IT Review

A ghoulish clown who terrified the childhood's of five children, comes back 30 years later to try and finish the job

by William Thomas |
Published on
Release Date:

01 Jan 1990

Running Time:

192 minutes

Certificate:

18

Original Title:

IT

Adaptations don’t come much more faithful than this TV movie, based on Stephen King’s mammoth chiller. The multi-layered story spends fully half its three-hour running time reassembling its seven protagonists and on flashbacks of their adventures as kids, before getting to the meat of their battle with an ancient evil that threatens the children of their town.

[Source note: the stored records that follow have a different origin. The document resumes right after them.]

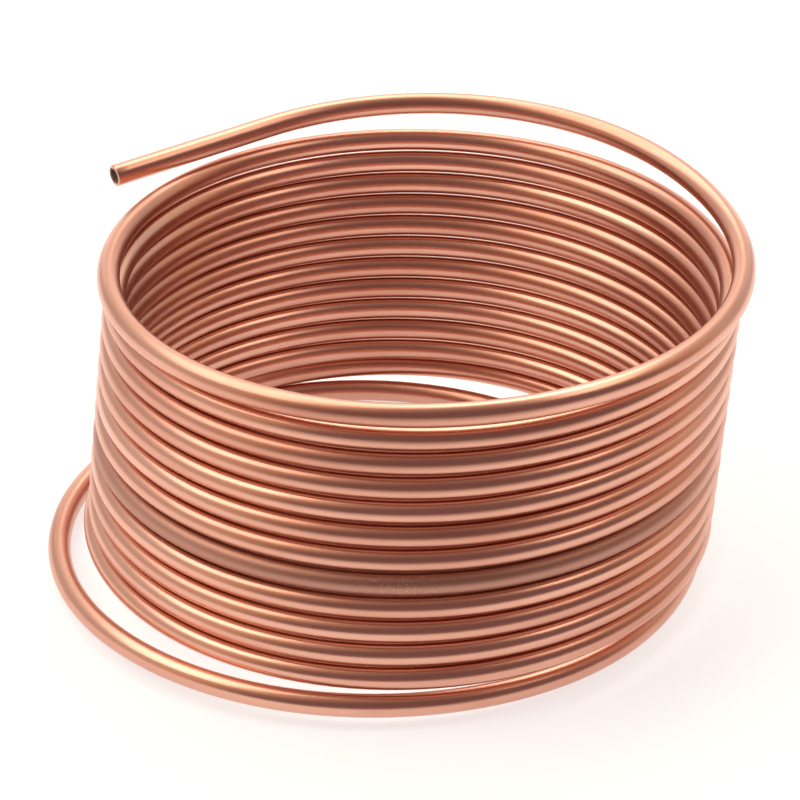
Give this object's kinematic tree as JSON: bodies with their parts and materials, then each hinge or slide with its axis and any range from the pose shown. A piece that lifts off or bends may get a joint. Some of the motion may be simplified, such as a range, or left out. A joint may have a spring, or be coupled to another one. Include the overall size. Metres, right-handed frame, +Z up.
{
  "type": "copper tube coil",
  "caption": "Coil of soft copper tube in a single layer of close turns, open in the middle, with its top end sprung free and a loose bottom turn.",
  "frame": {"origin": "middle of the footprint, on the floor that the bottom turn lies on", "axes": "+Z up along the coil, -Y the side where the bottom turn meets the stack, +X to the right seen from there"},
  "size_m": [0.1974, 0.1942, 0.0951],
  "materials": {
    "copper": "satin"
  },
  "bodies": {
    "root": {"copper_tube": "copper"}
  },
  "joints": []
}
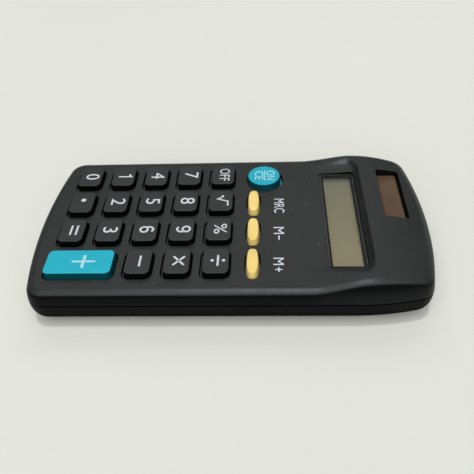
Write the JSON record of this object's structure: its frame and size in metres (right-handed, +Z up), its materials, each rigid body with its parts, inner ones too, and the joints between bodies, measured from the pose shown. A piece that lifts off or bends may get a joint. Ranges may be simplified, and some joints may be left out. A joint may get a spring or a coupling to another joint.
{
  "type": "pocket calculator",
  "caption": "Flat pocket calculator with a raised display end, sprung press keys, a small display, a solar window and a sliding battery door on the back.",
  "frame": {"origin": "middle of the case's footprint, on the surface it lies on", "axes": "+X to the calculator's right, +Y to its display end, +Z up out of the keys"},
  "size_m": [0.0652, 0.1232, 0.0165],
  "materials": {
    "case": "fine matte texture",
    "black_key": "matte",
    "teal_key": "satin",
    "yellow_key": "satin",
    "lens": "clear",
    "lcd": "grey-green display with a polariser film",
    "solar": "brown cell strips",
    "rubber": "matt",
    "board": "solder mask",
    "resin": "resin",
    "tin": "tinned",
    "diode": "glass body",
    "cell": "printed sleeve",
    "red_wire": "insulation",
    "black_wire": "insulation"
  },
  "bodies": {
    "case": {"upper_case": "case", "lower_case": "case", "display_window": "lens", "screw_1": "tin", "screw_2": "tin", "screw_3": "tin", "screw_4": "tin", "key_mat": "rubber", "circuit_board": "board", "chip_cover": "resin", "capacitor": "tin", "diode": "diode", "lcd_panel": "lcd", "lcd_connector": "rubber", "solar_cell": "solar", "battery_cell": "cell", "battery_spring": "tin", "contact_minus": "tin", "contact_plus": "tin", "battery_wire_plus": "red_wire", "battery_wire_minus": "black_wire", "solar_wire_plus": "red_wire", "solar_wire_minus": "black_wire"},
    "battery_door": {"battery_door": "case"},
    "key_0": {"key_0": "black_key"},
    "key_1": {"key_1": "black_key"},
    "key_2": {"key_2": "black_key"},
    "key_3": {"key_3": "black_key"},
    "key_4": {"key_4": "black_key"},
    "key_5": {"key_5": "black_key"},
    "key_6": {"key_6": "black_key"},
    "key_7": {"key_7": "black_key"},
    "key_8": {"key_8": "black_key"},
    "key_9": {"key_9": "black_key"},
    "key_point": {"key_point": "black_key"},
    "key_equals": {"key_equals": "black_key"},
    "key_plus": {"key_plus": "teal_key"},
    "key_minus": {"key_minus": "black_key"},
    "key_multiply": {"key_multiply": "black_key"},
    "key_divide": {"key_divide": "black_key"},
    "key_off": {"key_off": "black_key"},
    "key_root": {"key_root": "black_key"},
    "key_percent": {"key_percent": "black_key"},
    "key_on_clear": {"key_on_clear": "teal_key"},
    "key_memory_recall": {"key_memory_recall": "yellow_key"},
    "key_memory_minus": {"key_memory_minus": "yellow_key"},
    "key_memory_plus": {"key_memory_plus": "yellow_key"}
  },
  "joints": [
    {"name": "battery_door_slide", "type": "slide", "parent": "case", "child": "battery_door", "axis": [0, 1, 0], "range_m": [0, 0.014]},
    {"name": "key_0_press", "type": "slide", "parent": "case", "child": "key_0", "axis": [0, 0, -1], "range_m": [0, 0.0011], "stiffness_N_per_m": 150, "springref_m": -0.001, "deforming": ["key_mat"]},
    {"name": "key_1_press", "type": "slide", "parent": "case", "child": "key_1", "axis": [0, 0, -1], "range_m": [0, 0.0011], "stiffness_N_per_m": 150, "springref_m": -0.001, "deforming": ["key_mat"]},
    {"name": "key_2_press", "type": "slide", "parent": "case", "child": "key_2", "axis": [0, 0, -1], "range_m": [0, 0.0011], "stiffness_N_per_m": 150, "springref_m": -0.001, "deforming": ["key_mat"]},
    {"name": "key_3_press", "type": "slide", "parent": "case", "child": "key_3", "axis": [0, 0, -1], "range_m": [0, 0.0011], "stiffness_N_per_m": 150, "springref_m": -0.001, "deforming": ["key_mat"]},
    {"name": "key_4_press", "type": "slide", "parent": "case", "child": "key_4", "axis": [0, 0, -1], "range_m": [0, 0.0011], "stiffness_N_per_m": 150, "springref_m": -0.001, "deforming": ["key_mat"]},
    {"name": "key_5_press", "type": "slide", "parent": "case", "child": "key_5", "axis": [0, 0, -1], "range_m": [0, 0.0011], "stiffness_N_per_m": 150, "springref_m": -0.001, "deforming": ["key_mat"]},
    {"name": "key_6_press", "type": "slide", "parent": "case", "child": "key_6", "axis": [0, 0, -1], "range_m": [0, 0.0011], "stiffness_N_per_m": 150, "springref_m": -0.001, "deforming": ["key_mat"]},
    {"name": "key_7_press", "type": "slide", "parent": "case", "child": "key_7", "axis": [0, 0, -1], "range_m": [0, 0.0011], "stiffness_N_per_m": 150, "springref_m": -0.001, "deforming": ["key_mat"]},
    {"name": "key_8_press", "type": "slide", "parent": "case", "child": "key_8", "axis": [0, 0, -1], "range_m": [0, 0.0011], "stiffness_N_per_m": 150, "springref_m": -0.001, "deforming": ["key_mat"]},
    {"name": "key_9_press", "type": "slide", "parent": "case", "child": "key_9", "axis": [0, 0, -1], "range_m": [0, 0.0011], "stiffness_N_per_m": 150, "springref_m": -0.001, "deforming": ["key_mat"]},
    {"name": "key_point_press", "type": "slide", "parent": "case", "child": "key_point", "axis": [0, 0, -1], "range_m": [0, 0.0011], "stiffness_N_per_m": 150, "springref_m": -0.001, "deforming": ["key_mat"]},
    {"name": "key_equals_press", "type": "slide", "parent": "case", "child": "key_equals", "axis": [0, 0, -1], "range_m": [0, 0.0011], "stiffness_N_per_m": 150, "springref_m": -0.001, "deforming": ["key_mat"]},
    {"name": "key_plus_press", "type": "slide", "parent": "case", "child": "key_plus", "axis": [0, 0, -1], "range_m": [0, 0.0011], "stiffness_N_per_m": 150, "springref_m": -0.001, "deforming": ["key_mat"]},
    {"name": "key_minus_press", "type": "slide", "parent": "case", "child": "key_minus", "axis": [0, 0, -1], "range_m": [0, 0.0011], "stiffness_N_per_m": 150, "springref_m": -0.001, "deforming": ["key_mat"]},
    {"name": "key_multiply_press", "type": "slide", "parent": "case", "child": "key_multiply", "axis": [0, 0, -1], "range_m": [0, 0.0011], "stiffness_N_per_m": 150, "springref_m": -0.001, "deforming": ["key_mat"]},
    {"name": "key_divide_press", "type": "slide", "parent": "case", "child": "key_divide", "axis": [0, 0, -1], "range_m": [0, 0.0011], "stiffness_N_per_m": 150, "springref_m": -0.001, "deforming": ["key_mat"]},
    {"name": "key_off_press", "type": "slide", "parent": "case", "child": "key_off", "axis": [0, 0, -1], "range_m": [0, 0.0011], "stiffness_N_per_m": 150, "springref_m": -0.001, "deforming": ["key_mat"]},
    {"name": "key_root_press", "type": "slide", "parent": "case", "child": "key_root", "axis": [0, 0, -1], "range_m": [0, 0.0011], "stiffness_N_per_m": 150, "springref_m": -0.001, "deforming": ["key_mat"]},
    {"name": "key_percent_press", "type": "slide", "parent": "case", "child": "key_percent", "axis": [0, 0, -1], "range_m": [0, 0.0011], "stiffness_N_per_m": 150, "springref_m": -0.001, "deforming": ["key_mat"]},
    {"name": "key_on_clear_press", "type": "slide", "parent": "case", "child": "key_on_clear", "axis": [0, 0, -1], "range_m": [0, 0.0011], "stiffness_N_per_m": 150, "springref_m": -0.001, "deforming": ["key_mat"]},
    {"name": "key_memory_recall_press", "type": "slide", "parent": "case", "child": "key_memory_recall", "axis": [0, 0, -1], "range_m": [0, 0.0011], "stiffness_N_per_m": 150, "springref_m": -0.001, "deforming": ["key_mat"]},
    {"name": "key_memory_minus_press", "type": "slide", "parent": "case", "child": "key_memory_minus", "axis": [0, 0, -1], "range_m": [0, 0.0011], "stiffness_N_per_m": 150, "springref_m": -0.001, "deforming": ["key_mat"]},
    {"name": "key_memory_plus_press", "type": "slide", "parent": "case", "child": "key_memory_plus", "axis": [0, 0, -1], "range_m": [0, 0.0011], "stiffness_N_per_m": 150, "springref_m": -0.001, "deforming": ["key_mat"]}
  ]
}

The Five adults return to their hometown, where decades before they all witnessed bizarre happenings connected with a ghoulish and genuinely terrifying clown called Pennywise (Tim Curry) who enticed children into his lair below the town. The five realise it’s happening again and they have to stop the creature once and for all.

What follows are some really unsettling scares as the clown prays on the fears of the children, before the film moves becomes a little far-fetched during the second half.

Adherence to the novel means that this shares its weak and overblown finale. Without giving away any big spoilers, TV budgets and giant stop-motion beasties don’t mix.

Shown in two parts originally, this full version is a little overlong, but surprisingly gripping for a TV film.